John Romita Senior was born on January 24, 1930, Brooklyn New York City and graduated from the Manhattan School of Industrial Art in 1947.
In 1949, he received his first taste of the comic book industry. During this time he worked on a series called Famous Funnies. In that same year, Romita went on to work for Forbes Lithograph. Eventually, John would run into his high school friend Lester Zakarin who offered him an opportunity at more money. Given the chance to work alongside his friend and for more money, he took it.
The majority of the 1950’s saw John Romita Sr. spend his time with DC Comics working on their romance line. Unfortunately for him, as time went on, the romance genre began to fall off. Luckily, big things were in store for him.
John Romita Senior joins Marvel
As soon as Stan Lee learned that Romita was leaving DC, he quickly offered him a spot at Marvel. Working at Marvel was more to Romita’s liking. While there, he was permitted to work freely from home or he could spend the day in his office. Due to his obvious talents, he was assigned my second favorite character, Daredevil. Impressed by his work, Lee issued a challenge to John Romita Senior. He challenged him to do a two-part story that included Spider-Man. What Romita didn’t realize was that the challenge was issued to see if he could handle the web-slinging character.
Along came a spider
Stan Lee challenged him because he and Steve Ditko were in the middle of a fallout. He let him do Amazing Spider-Man #38 but the problem was that he was having success on Daredevil. Initially, he was against taking on Spider-Man as Romita felt that Ditko might eventually return to the character that he made famous.

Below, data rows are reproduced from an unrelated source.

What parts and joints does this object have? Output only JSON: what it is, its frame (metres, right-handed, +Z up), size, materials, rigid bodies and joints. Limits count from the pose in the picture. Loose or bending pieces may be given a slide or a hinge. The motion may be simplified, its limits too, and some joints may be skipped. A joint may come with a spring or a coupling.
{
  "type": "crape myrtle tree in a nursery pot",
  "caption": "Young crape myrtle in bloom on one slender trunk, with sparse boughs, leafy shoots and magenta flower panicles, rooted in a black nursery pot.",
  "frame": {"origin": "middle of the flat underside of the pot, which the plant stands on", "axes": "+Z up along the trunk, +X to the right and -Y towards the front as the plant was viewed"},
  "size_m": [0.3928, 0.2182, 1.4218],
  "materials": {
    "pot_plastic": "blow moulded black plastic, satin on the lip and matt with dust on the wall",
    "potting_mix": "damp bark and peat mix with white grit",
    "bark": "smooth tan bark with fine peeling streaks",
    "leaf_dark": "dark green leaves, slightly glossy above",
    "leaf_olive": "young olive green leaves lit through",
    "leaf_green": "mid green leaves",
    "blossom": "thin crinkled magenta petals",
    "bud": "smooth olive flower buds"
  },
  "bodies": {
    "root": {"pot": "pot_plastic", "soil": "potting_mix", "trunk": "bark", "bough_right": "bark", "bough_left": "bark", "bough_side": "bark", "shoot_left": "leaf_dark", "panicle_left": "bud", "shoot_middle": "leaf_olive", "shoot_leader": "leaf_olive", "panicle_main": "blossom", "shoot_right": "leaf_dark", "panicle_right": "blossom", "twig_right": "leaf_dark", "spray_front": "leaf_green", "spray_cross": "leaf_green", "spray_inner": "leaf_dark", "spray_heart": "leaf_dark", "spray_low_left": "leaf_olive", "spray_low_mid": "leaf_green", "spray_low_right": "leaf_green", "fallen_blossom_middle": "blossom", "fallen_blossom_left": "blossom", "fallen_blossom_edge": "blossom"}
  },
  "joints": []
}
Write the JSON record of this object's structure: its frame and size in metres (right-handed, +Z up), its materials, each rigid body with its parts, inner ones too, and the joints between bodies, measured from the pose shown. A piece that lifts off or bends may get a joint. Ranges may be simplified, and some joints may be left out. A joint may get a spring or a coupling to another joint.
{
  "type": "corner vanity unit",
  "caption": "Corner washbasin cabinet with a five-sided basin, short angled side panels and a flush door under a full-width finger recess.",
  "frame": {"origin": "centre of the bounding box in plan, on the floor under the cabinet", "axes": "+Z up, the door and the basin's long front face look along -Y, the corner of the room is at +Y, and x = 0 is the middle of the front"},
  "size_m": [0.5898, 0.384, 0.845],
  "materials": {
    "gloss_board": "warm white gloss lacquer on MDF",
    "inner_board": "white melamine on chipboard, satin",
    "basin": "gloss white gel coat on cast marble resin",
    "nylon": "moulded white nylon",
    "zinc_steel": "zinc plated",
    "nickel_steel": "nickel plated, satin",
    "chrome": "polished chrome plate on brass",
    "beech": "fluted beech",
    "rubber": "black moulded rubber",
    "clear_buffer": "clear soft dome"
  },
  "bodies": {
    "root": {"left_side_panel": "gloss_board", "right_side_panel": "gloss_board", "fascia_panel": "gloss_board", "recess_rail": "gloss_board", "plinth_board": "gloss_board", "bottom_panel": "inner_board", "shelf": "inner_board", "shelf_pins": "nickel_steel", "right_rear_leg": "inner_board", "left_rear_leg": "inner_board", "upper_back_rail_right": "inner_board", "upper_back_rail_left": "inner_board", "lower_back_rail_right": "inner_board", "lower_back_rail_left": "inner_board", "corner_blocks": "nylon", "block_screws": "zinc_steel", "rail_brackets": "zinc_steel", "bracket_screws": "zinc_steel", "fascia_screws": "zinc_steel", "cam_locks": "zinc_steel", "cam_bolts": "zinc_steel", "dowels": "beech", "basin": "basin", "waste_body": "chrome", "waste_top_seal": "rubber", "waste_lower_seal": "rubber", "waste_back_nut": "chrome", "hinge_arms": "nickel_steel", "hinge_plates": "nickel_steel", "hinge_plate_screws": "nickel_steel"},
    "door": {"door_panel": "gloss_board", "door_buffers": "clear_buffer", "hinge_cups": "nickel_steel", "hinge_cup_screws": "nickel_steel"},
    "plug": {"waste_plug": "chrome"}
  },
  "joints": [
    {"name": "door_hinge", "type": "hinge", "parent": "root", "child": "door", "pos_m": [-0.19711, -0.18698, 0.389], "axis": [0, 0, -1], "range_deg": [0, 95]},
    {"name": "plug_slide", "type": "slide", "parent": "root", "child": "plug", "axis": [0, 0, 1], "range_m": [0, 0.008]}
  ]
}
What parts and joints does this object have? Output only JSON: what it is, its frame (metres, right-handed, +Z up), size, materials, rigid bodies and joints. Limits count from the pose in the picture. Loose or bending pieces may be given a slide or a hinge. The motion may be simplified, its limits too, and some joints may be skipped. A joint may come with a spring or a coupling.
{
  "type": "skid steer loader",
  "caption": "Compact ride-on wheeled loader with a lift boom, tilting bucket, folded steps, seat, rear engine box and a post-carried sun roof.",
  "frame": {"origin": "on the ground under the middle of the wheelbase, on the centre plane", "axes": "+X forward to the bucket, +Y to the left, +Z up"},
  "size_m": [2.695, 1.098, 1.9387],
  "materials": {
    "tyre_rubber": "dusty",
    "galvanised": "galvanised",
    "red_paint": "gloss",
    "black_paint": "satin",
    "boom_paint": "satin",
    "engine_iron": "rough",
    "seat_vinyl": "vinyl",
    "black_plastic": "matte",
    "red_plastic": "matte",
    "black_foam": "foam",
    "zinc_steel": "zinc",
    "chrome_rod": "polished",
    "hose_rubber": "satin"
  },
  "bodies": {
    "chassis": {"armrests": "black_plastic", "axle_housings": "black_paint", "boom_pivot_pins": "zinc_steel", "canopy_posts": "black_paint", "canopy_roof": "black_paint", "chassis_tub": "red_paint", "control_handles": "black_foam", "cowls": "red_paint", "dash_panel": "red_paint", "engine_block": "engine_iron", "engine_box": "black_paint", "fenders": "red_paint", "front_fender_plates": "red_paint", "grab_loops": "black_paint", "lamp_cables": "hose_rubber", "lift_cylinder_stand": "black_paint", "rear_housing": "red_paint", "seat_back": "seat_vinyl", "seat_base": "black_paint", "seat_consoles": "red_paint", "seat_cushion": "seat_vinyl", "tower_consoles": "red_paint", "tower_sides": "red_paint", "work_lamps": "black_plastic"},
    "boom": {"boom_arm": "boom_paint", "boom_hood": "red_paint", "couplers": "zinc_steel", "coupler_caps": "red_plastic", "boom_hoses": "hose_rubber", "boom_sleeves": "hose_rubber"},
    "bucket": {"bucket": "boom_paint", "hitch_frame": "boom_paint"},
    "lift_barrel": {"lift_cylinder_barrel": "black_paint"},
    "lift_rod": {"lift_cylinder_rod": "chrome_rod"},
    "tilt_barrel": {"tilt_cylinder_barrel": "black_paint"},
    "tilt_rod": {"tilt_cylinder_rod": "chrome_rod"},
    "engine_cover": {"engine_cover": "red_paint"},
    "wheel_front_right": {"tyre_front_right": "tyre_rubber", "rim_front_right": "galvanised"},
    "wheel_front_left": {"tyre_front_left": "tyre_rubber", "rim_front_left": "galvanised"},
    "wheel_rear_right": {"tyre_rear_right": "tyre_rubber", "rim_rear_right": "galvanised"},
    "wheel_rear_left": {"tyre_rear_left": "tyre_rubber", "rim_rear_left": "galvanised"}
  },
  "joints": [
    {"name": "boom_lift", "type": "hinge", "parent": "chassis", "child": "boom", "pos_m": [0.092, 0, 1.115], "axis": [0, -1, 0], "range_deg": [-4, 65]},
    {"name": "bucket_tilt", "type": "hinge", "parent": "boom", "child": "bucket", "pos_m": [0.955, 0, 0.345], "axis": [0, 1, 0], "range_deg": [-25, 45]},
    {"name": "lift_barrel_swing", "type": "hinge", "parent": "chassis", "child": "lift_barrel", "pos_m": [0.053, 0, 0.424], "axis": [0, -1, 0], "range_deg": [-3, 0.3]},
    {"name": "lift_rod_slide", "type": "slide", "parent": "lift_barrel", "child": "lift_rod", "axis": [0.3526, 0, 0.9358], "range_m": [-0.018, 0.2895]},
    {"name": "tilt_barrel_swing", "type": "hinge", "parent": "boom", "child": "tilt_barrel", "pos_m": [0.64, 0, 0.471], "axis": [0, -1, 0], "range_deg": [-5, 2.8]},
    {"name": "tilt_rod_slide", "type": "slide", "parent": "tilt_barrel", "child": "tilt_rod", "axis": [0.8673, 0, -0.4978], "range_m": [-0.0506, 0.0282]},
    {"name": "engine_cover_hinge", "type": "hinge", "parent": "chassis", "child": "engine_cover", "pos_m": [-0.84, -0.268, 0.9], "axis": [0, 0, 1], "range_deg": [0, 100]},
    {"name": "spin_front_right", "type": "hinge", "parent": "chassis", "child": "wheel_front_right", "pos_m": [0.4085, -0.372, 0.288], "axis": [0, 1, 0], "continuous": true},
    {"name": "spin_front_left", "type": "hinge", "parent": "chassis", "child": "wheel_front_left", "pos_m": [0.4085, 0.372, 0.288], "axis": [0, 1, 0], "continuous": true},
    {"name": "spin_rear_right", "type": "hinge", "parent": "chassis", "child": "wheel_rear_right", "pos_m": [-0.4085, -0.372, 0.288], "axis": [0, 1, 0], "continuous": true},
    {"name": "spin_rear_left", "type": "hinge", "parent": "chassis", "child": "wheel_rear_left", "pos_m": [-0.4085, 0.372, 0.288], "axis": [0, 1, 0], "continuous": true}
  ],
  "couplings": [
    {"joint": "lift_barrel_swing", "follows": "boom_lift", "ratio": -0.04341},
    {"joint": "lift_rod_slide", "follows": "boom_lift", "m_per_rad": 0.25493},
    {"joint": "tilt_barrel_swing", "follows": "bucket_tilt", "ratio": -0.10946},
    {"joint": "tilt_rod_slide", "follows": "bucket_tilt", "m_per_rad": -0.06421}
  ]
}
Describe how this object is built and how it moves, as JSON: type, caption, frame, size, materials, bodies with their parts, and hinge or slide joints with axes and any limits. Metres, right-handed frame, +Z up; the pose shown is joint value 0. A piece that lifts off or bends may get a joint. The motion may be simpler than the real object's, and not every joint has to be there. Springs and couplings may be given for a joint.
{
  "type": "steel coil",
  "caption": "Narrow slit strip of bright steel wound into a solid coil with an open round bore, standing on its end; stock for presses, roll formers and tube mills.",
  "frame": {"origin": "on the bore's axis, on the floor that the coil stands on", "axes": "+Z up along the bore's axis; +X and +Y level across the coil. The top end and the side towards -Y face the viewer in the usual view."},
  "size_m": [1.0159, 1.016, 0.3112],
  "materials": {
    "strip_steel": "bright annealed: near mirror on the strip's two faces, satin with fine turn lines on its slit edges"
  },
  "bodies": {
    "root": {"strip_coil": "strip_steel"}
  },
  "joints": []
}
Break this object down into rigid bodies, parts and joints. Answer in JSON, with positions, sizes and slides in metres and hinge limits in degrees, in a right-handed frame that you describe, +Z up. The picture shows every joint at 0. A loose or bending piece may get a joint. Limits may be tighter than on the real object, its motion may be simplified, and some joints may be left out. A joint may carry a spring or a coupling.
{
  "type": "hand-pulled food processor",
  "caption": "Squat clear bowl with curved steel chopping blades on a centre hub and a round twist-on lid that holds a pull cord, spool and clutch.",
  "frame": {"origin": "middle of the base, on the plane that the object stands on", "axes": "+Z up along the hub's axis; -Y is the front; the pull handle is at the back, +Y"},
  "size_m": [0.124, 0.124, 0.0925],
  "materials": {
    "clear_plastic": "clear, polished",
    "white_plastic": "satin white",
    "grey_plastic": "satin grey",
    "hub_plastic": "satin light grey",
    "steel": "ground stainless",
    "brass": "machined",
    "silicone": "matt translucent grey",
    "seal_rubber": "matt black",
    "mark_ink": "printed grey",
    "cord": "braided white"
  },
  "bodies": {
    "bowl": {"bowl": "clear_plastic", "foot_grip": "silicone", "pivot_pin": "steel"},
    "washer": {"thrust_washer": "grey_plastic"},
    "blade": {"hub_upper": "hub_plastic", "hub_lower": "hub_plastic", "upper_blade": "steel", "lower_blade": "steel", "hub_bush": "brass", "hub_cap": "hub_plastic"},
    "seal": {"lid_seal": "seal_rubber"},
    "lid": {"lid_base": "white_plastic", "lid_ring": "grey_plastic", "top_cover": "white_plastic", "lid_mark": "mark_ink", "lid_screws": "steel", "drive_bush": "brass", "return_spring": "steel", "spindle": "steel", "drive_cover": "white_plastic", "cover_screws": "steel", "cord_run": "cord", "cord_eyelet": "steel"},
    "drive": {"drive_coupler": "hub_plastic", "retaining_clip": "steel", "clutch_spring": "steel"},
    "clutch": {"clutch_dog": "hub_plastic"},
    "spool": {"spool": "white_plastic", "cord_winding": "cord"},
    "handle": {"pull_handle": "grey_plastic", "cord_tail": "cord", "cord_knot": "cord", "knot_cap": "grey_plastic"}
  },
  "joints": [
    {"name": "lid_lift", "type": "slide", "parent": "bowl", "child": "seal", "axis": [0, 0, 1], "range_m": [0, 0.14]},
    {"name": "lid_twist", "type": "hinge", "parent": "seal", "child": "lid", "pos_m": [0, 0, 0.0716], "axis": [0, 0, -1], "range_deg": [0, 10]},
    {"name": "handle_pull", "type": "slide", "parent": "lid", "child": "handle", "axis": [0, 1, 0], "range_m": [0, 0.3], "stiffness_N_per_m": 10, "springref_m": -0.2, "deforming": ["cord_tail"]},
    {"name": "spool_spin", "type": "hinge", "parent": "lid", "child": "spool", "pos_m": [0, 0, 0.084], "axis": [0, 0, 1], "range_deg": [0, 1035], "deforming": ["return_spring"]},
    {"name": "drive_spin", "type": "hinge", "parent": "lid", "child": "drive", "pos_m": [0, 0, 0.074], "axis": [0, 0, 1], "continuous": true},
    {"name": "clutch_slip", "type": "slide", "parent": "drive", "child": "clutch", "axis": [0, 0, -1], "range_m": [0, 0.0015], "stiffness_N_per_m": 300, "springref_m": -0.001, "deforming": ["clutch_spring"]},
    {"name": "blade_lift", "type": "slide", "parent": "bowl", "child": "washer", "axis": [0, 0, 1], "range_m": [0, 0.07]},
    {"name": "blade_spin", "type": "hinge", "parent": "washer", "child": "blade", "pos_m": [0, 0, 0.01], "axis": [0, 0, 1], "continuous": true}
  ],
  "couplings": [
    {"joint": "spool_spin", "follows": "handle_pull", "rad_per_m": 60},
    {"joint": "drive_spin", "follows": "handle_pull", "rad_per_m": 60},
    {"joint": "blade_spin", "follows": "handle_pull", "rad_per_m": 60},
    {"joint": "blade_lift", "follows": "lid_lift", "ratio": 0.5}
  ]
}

As history has shown, this wasn’t the case. Now with uncertainty at Marvel, Lee asked Romita to permanently take the Spider-Man title. Because the request came from Lee, Romita accepted.
Romita took the character to heights he had not seen before. During the run, Romita introduced what would become mainstays in the Spider-Man title.
- Mary Jane Watson
Romita’s Spider-Man influence reached long and far. In fact, in one of the most seminal issues of the run, it was he that put the idea in the head of Gerry Conway to kill off fan-favorite Gwen Stacey. This issue has become one of the most influential issues in comic history and it is aptly called, “The Night Gwen Stacy Died”.
After Stan Lee took the title of President of Marvel Comics, Romita was promoted to Art Director. While the Art Director, Romita’s influence was far-reaching. During this time, the world was introduced to characters such as The Punisher, Luke Cage, Bullseye, and Tigra.
Later in his career
Into the 2000’s and even as much as the present day, John Romita Senior remains active in the comic book industry. In fact, he currently is a part of a project called The Hero Initiative. For this, he serves on the Disbursement Committee.